Optical properties and temperature dependence of the interband transitions of cubic and hexagonal GaN

Abstract

The optical properties of cubic and hexagonal GaN thin films, grown by electron-cyclotron resonance microwave plasma-assisted molecular-beam epitaxy on silicon and sapphire substrates, respectively, have been studied at photon energies up to 25 eV with conventional and synchrotron-radiation spectroscopic ellipsometry. The fundamental gaps of the two polytypes are located at different energies, namely at 3.25 and 3.43 eV for cubic and hexagonal GaN. Analysis of the dielectric function of the two phases in the region 4.5–9.5 eV with appropriate models yields the energy location and broadening of the observed critical points.
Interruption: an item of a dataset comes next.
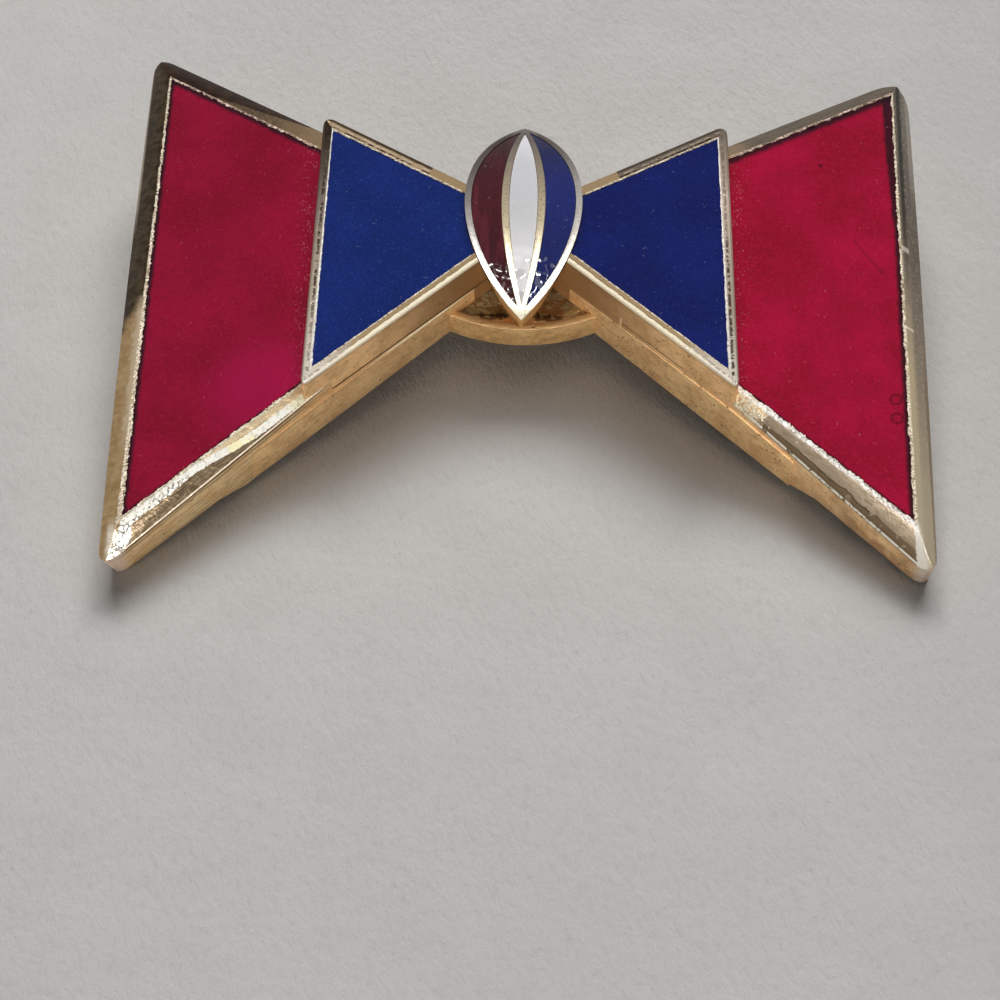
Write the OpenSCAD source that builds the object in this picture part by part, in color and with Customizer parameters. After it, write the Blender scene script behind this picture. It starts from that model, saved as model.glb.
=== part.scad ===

These critical points are assigned to specific points in the zinc-blende and wurtzite Brillouin zones, respectively, making use of the latest published band-structure studies and a comparison is made between the corresponding results for GaN, GaAs, and GaP. Measurements in the temperature range from 80 to 650 K provide the temperature dependence of these parameters. The features observed in the reflectivity spectra of hexagonal GaN are discussed in relation to other works. Kramers-Kronig analysis of the reflectivity between 0 and 33 eV of the hexagonal polytype verifies the existence of a broad feature centered at 14 eV. Finally, average properties, such as the effective ir dielectric constant and the effective number of valence electrons per atom are calculated for the two polytypes and compared to GaAs and GaP.